In todays Telegraph poll the gap between Labour and the Tories has grown by 2% since the Budget on Wednesday.
What a high price Gordon Brown is paying for a few seconds of discomfort for David Cameron.
It really beggars belief that a supposed genius should craft his entire Budget, the backbone of economic policy for the nation for the next twelve months, on the basis of a two-second finale aimed at wrong-footing his political opponent.
It worked initially, but like so many other Gordon Brown initiatives, it has unravelled within days.
Instead of being seen as a reforming chancellor he is viewed with suspicion and mistrust that -according to the polls- matches and even exceeds the mistrust the public hold for Tony Bliar.
And the real problems this budget will add to are only just beginning to peep from under the political hyperbole.

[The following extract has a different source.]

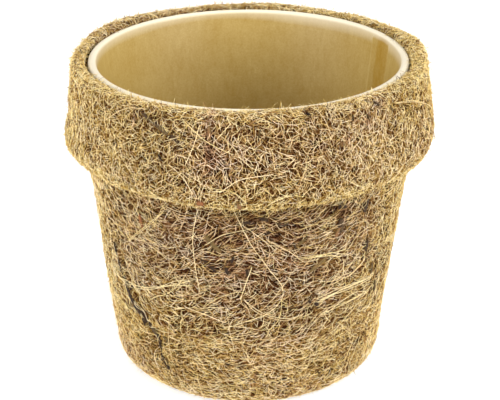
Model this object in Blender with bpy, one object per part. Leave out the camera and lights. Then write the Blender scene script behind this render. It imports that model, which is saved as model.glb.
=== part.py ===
# Coir pot with a folded cuff and a lift-out kraft paper liner
# Metres, +Z up, origin at the centre of the underside
import math

import bmesh
import bpy
from mathutils import Matrix, Vector

# Gaps between neighbours
TOUCH = 0.0003            # between pieces that touch
RIM_CLEARANCE = 0.0005    # between the liner's rolled rim and the coir
LINER_CLEARANCE = 0.0045  # between the liner's foot and the pot's inner wall

# Paper liner
MOUTH_RADIUS = 0.0700       # inside, level with the middle of the rolled rim
LINER_FOOT_RADIUS = 0.0555  # outside
LINER_HEIGHT = 0.1475       # foot to the top of the rolled rim
PAPER = 0.0007              # paperboard thickness
ROLL_RADIUS = 0.00225       # outside of the rolled rim
ROLL_END_ANGLE = -115.0     # where the roll ends, in degrees from straight out
HEM_HEIGHT = 0.0070         # of the foot, turned in and up round the base's skirt
SEAM_OVERLAP = 0.0120       # width of the glued overlap
SEAM_STEP = 0.0004          # how far the pressed overlap stands in
SEAM_EDGE = 0.0008          # width of the step at each side of it
SEAM_ANGLE = 22.4           # its middle, in degrees from +X towards +Y

# Coir pot
FLOOR = 0.0050           # mat thickness under the liner
CORNER_RADIUS = 0.0090   # outside, between wall and underside
WALL_AT_FOOT = 0.0050    # mat thickness, pressed thinner at the rim
WALL_AT_CUFF = 0.0058
WALL_AT_RIM = 0.0035
PLEAT_DEPTH = 0.0018     # furrow where the mat is gathered
PLEAT_WIDTH = 0.0075     # half width of the furrow
PLEAT_TOP = 0.0980       # height where it starts
PLEAT_FOOT = 0.0120      # height where it ends
PLEAT_TOP_ANGLE = 204.0  # degrees from +X towards +Y
PLEAT_FOOT_ANGLE = 223.0

# Coir cuff, laid over the pot's rim and down its outside
COIR_PROUD = 0.0008     # how far it stands above the liner's rim
CUFF_CAP = 0.0038       # mat thickness over the pot's rim
CUFF_WALL = 0.0035      # mat thickness beside the pot's rim
CUFF_EDGE_WALL = 0.0046 # mat thickness at the free edge
CUFF_HEIGHT = 0.0426    # top to free edge
CUFF_FLARE = 0.0053     # how far it widens on the way down
CUFF_LIP = 0.0065       # height of the turned-in edge
CUFF_TUCK = 0.0026      # how far that edge turns in
CUFF_ROUND = 0.0026     # outer rounding of the top
CUFF_SOFT_EDGE = 0.0020 # rounding of the free edge
FLARE_WAVE = 0.0006     # how far the free edge leans and waves in and out
HANG_WAVE = 0.0008      # how far it waves up and down

SEGMENTS = 72           # round a full turn
ARC_STEPS = 4
ROLL_STEPS = 8
WALL_RINGS = 9
MERGE = 1e-6            # vertices closer than this are one

# Heights and radii that follow
liner_foot = FLOOR + TOUCH
liner_top = liner_foot + LINER_HEIGHT
roll_height = liner_top - ROLL_RADIUS
roll_centre = MOUTH_RADIUS + ROLL_RADIUS
liner_taper = (MOUTH_RADIUS + PAPER - LINER_FOOT_RADIUS) / (roll_height - liner_foot)
hem_top = liner_foot + HEM_HEIGHT
slot = PAPER + 2 * TOUCH

cuff_top = liner_top + COIR_PROUD
cuff_edge = cuff_top - CUFF_HEIGHT
shell_top = cuff_top - CUFF_CAP - TOUCH
rim_inside = MOUTH_RADIUS + 2 * ROLL_RADIUS + RIM_CLEARANCE
foot_inside = LINER_FOOT_RADIUS + LINER_CLEARANCE
shell_taper = (rim_inside - foot_inside) / (shell_top - FLOOR)
cuff_inside = rim_inside + WALL_AT_RIM + TOUCH
cuff_outside = cuff_inside + CUFF_WALL


def clear_scene():
    for item in list(bpy.data.objects):
        bpy.data.objects.remove(item, do_unlink=True)


def liner_outer(height):
    return LINER_FOOT_RADIUS + liner_taper * (height - liner_foot)


def liner_inner(height):
    return liner_outer(height) - PAPER


def shell_inner(height):
    return foot_inside + shell_taper * (height - FLOOR)


def shell_outer(height):
    if height < cuff_edge:
        share = height / cuff_edge
        return shell_inner(height) + WALL_AT_FOOT + (WALL_AT_CUFF - WALL_AT_FOOT) * share
    share = (height - cuff_edge) / (shell_top - cuff_edge)
    return shell_inner(height) + WALL_AT_CUFF + (WALL_AT_RIM - WALL_AT_CUFF) * share


def rounded(corners, steps=ARC_STEPS):
    # Corners are (radius, height, rounding); each rounded one becomes an arc
    outline = []
    for index, (r, z, rounding) in enumerate(corners):
        here = Vector((r, z))
        if rounding == 0:
            outline.append(here)
            continue
        before = Vector(corners[index - 1][:2]) - here
        after = Vector(corners[(index + 1) % len(corners)][:2]) - here
        half = before.angle(after) / 2
        reach = rounding / math.tan(half)
        middle = here + (before.normalized() + after.normalized()).normalized() * rounding / math.sin(half)
        start = here + before.normalized() * reach - middle
        swing = start.angle_signed(here + after.normalized() * reach - middle)
        for step in range(steps + 1):
            turn = Matrix.Rotation(-swing * step / steps, 2)
            outline.append(middle + turn @ start)
    return outline


def roll_arc(radius, first, last):
    # Points round the middle of the rolled rim, angles in degrees from straight out
    points = []
    for step in range(ROLL_STEPS + 1):
        angle = math.radians(first + (last - first) * step / ROLL_STEPS)
        offset = Vector((math.cos(angle), math.sin(angle))) * radius
        points.append(Vector((roll_centre, roll_height)) + offset)
    return points


def finish_material(name, colour, roughness):
    material = bpy.data.materials.new(name)
    material.use_nodes = True
    shader = material.node_tree.nodes["Principled BSDF"]
    shader.inputs["Base Color"].default_value = (*colour, 1.0)
    shader.inputs["Roughness"].default_value = roughness
    shader.inputs["Metallic"].default_value = 0.0
    return material


def turned_body(name, outline, arcs, start, closed, shape, material):
    # Spins the outline about Z in arcs of (angle, steps), then shapes every vertex
    bm = bmesh.new()
    verts = [bm.verts.new((point.x, 0.0, point.y)) for point in outline]
    edges = [bm.edges.new(pair) for pair in zip(verts, verts[1:])]
    if closed:
        edges.append(bm.edges.new((verts[-1], verts[0])))
    bmesh.ops.rotate(bm, verts=verts, cent=(0, 0, 0), matrix=Matrix.Rotation(start, 3, "Z"))
    profile = verts + edges
    for angle, steps in arcs:
        swept = bmesh.ops.spin(bm, geom=profile, cent=(0, 0, 0), axis=(0, 0, 1), angle=angle, steps=steps)
        profile = swept["geom_last"]
    bmesh.ops.remove_doubles(bm, verts=bm.verts, dist=MERGE)
    if shape:
        for vert in bm.verts:
            vert.co = shape(vert.co)
    bmesh.ops.recalc_face_normals(bm, faces=bm.faces)
    mesh = bpy.data.meshes.new(name)
    bm.to_mesh(mesh)
    bm.free()
    mesh.shade_smooth()
    mesh.set_sharp_from_angle(angle=math.radians(40))
    mesh.materials.append(material)
    body = bpy.data.objects.new(name, mesh)
    bpy.context.scene.collection.objects.link(body)
    return body


def from_axis(co):
    return math.hypot(co.x, co.y), math.atan2(co.y, co.x)


def placed(radius, angle, height):
    return Vector((radius * math.cos(angle), radius * math.sin(angle), height))


def bump(distance, half_width):
    # 1 in the middle, falling smoothly to 0 at half_width
    if abs(distance) >= half_width:
        return 0.0
    return 0.5 + 0.5 * math.cos(math.pi * distance / half_width)


def pleat_furrow(co):
    radius, angle = from_axis(co)
    if not PLEAT_FOOT < co.z < PLEAT_TOP or radius < shell_inner(co.z) + WALL_AT_FOOT / 2:
        return co
    share = (co.z - PLEAT_FOOT) / (PLEAT_TOP - PLEAT_FOOT)
    middle = math.radians(PLEAT_FOOT_ANGLE + (PLEAT_TOP_ANGLE - PLEAT_FOOT_ANGLE) * share)
    off = (angle - middle + math.pi) % math.tau - math.pi
    depth = PLEAT_DEPTH * math.sin(math.pi * share) ** 0.5 * bump(off * radius, PLEAT_WIDTH)
    return placed(radius - depth, angle, co.z)


def cuff_wave(co):
    # The free edge waves; the top, which sits on the pot's rim, stays true
    radius, angle = from_axis(co)
    loose = max(0.0, (shell_top - co.z) / (shell_top - cuff_edge)) ** 1.5
    in_out = 0.7 * math.cos(angle) + 0.3 * math.sin(3 * angle + 1.0)
    up_down = 0.7 * math.cos(2 * angle) + 0.3 * math.sin(5 * angle)
    return placed(radius + FLARE_WAVE * loose * in_out, angle, co.z + HANG_WAVE * loose * up_down)


def seam_press(co):
    # The overlap is pressed in by the same step as far down as the hem and the base's skirt
    radius, angle = from_axis(co)
    wall = liner_inner(co.z)
    at_wall = wall - slot - 2 * PAPER < radius < wall + PAPER / 2
    off = (angle - math.radians(SEAM_ANGLE) + math.pi) % math.tau - math.pi
    in_overlap = abs(off) * MOUTH_RADIUS < SEAM_OVERLAP / 2 + SEAM_EDGE / 2
    if not at_wall or not in_overlap or co.z > roll_height - MERGE:
        return co
    return placed(radius - SEAM_STEP, angle, co.z)


def whole_turn():
    return [(math.tau, SEGMENTS)]


def seam_turn():
    # Meridians at both sides of the seam, so that its steps are sharp
    overlap = SEAM_OVERLAP / MOUTH_RADIUS
    edge = SEAM_EDGE / MOUTH_RADIUS
    rest = math.tau - overlap - 2 * edge
    return [(overlap, 2), (edge, 1), (rest, SEGMENTS - 4), (edge, 1)]


def seam_start():
    return math.radians(SEAM_ANGLE) - SEAM_OVERLAP / MOUTH_RADIUS / 2


def make_shell(coir):
    corners = [(0.0, 0.0, 0.0), (shell_outer(0.0), 0.0, CORNER_RADIUS)]
    first_ring = 2 * CORNER_RADIUS
    for ring in range(WALL_RINGS):
        height = first_ring + (cuff_edge - first_ring) * ring / (WALL_RINGS - 1)
        corners.append((shell_outer(height), height, 0.0))
    corners += [
        (shell_outer(shell_top), shell_top, 0.0),
        (rim_inside, shell_top, 0.0),
        (foot_inside, FLOOR, CORNER_RADIUS - FLOOR),
        (0.0, FLOOR, 0.0),
    ]
    return turned_body("coir_shell", rounded(corners), whole_turn(), 0.0, False, pleat_furrow, coir)


def make_cuff(coir):
    widest = cuff_outside + CUFF_FLARE
    lip = cuff_edge + CUFF_LIP
    cap_underside = shell_top + TOUCH
    flare = CUFF_FLARE / (cap_underside - lip)
    corners = [
        (rim_inside, cap_underside, 0.0),
        (rim_inside, cuff_top, CUFF_ROUND / 2),
        (cuff_outside, cuff_top, CUFF_ROUND),
        (cuff_outside + CUFF_FLARE / 2, (cap_underside + lip) / 2, 0.0),
        (widest, lip, 0.0),
        (widest - CUFF_TUCK, cuff_edge, CUFF_SOFT_EDGE),
        (widest - CUFF_EDGE_WALL, cuff_edge, CUFF_SOFT_EDGE / 2),
        (widest - CUFF_EDGE_WALL, lip, 0.0),
        (cuff_inside + flare * CUFF_CAP, cap_underside - CUFF_CAP, 0.0),
        (cuff_inside, cap_underside, 0.0),
    ]
    return turned_body("coir_cuff", rounded(corners), whole_turn(), 0.0, True, cuff_wave, coir)


def make_liner_wall(kraft):
    slot_foot = liner_foot + PAPER
    slot_outside = liner_inner(slot_foot) - slot
    hem_outside = liner_inner(hem_top) - slot
    outline = [Vector((liner_outer(liner_foot), liner_foot))]
    outline += roll_arc(ROLL_RADIUS - PAPER, 180.0, ROLL_END_ANGLE)
    outline += roll_arc(ROLL_RADIUS, ROLL_END_ANGLE, 180.0)
    outline += [
        Vector((liner_inner(roll_height - ROLL_RADIUS), roll_height - ROLL_RADIUS)),
        Vector((liner_inner(hem_top), hem_top)),
        Vector((liner_inner(slot_foot), slot_foot)),
        Vector((slot_outside, slot_foot)),
        Vector((hem_outside, hem_top)),
        Vector((hem_outside - PAPER, hem_top)),
        Vector((liner_inner(liner_foot) - slot - PAPER, liner_foot)),
    ]
    return turned_body("liner_wall", outline, seam_turn(), seam_start(), True, seam_press, kraft)


def make_liner_base(kraft):
    underside = hem_top + TOUCH
    floor = underside + PAPER
    skirt_foot = liner_foot + PAPER + TOUCH
    outline = [
        Vector((0.0, floor)),
        Vector((liner_inner(floor) - TOUCH, floor)),
        Vector((liner_inner(skirt_foot) - TOUCH, skirt_foot)),
        Vector((liner_inner(skirt_foot) - TOUCH - PAPER, skirt_foot)),
        Vector((liner_inner(underside) - TOUCH - PAPER, underside)),
        Vector((0.0, underside)),
    ]
    return turned_body("liner_base", outline, seam_turn(), seam_start(), False, seam_press, kraft)


def main():
    clear_scene()
    coir = finish_material("coir", (0.50, 0.34, 0.15), 0.90)
    kraft = finish_material("kraft_paperboard", (0.52, 0.37, 0.16), 0.55)
    make_shell(coir)
    make_cuff(coir)
    make_liner_wall(kraft)
    make_liner_base(kraft)


main()
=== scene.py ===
import math
import bpy
import numpy as np
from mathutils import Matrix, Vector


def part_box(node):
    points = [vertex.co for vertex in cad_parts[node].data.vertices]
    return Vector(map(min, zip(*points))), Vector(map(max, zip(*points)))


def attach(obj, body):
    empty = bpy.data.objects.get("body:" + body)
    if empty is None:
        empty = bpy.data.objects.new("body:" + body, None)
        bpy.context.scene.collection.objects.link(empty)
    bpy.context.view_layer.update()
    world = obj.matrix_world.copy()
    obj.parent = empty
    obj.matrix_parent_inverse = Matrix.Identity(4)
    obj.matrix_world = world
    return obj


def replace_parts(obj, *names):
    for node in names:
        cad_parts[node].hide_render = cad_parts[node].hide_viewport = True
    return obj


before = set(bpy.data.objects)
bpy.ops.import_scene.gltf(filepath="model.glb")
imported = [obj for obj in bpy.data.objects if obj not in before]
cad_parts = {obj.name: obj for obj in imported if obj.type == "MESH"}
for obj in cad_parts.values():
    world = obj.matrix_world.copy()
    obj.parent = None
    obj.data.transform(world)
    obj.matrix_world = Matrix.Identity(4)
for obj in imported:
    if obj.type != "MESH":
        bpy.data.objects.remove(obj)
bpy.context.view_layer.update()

mm = 0.001
thinning = 1


# Colours and nodes

def hexToLinear(code):
    channels = [int(code[i:i + 2], 16) / 255 for i in (1, 3, 5)]
    return tuple(c / 12.92 if c <= 0.04045 else ((c + 0.055) / 1.055) ** 2.4 for c in channels) + (1.0,)


def addNode(tree, kind, settings=None, inputs=None, links=None, stops=()):
    # settings are the node's own, inputs are values, links are source sockets, stops are a ramp's colours
    node = tree.nodes.new(kind)
    for key, value in (settings or {}).items():
        setattr(node, key, value)
    for key, value in (inputs or {}).items():
        node.inputs[key].default_value = value
    for key, source in (links or {}).items():
        tree.links.new(source, node.inputs[key])
    for number, (place, colour) in enumerate(stops):
        # a ramp starts with two elements of its own
        elements = node.color_ramp.elements
        element = elements[number] if number < 2 else elements.new(place)
        element.position = place
        element.color = hexToLinear(colour)
    return node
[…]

An unprecedented shift for low income earners away from keeping them out of the tax system and instead snaring them in a hand out dependency culture - the very opposite of what they need.
An attack on the profits of small business, the very people on whom Gordon Brown has depended to keep the economy motoring, and a tax hand-out to anonymous global corporations like BP, Shell and HSBC.
Gordon Brwon apparently treats his cabinet peers with contempt but clearly imagines the public are even more stupid than his Government colleagues.
Luckily they aren’t. Is it any wonder his poll ratings have slumped?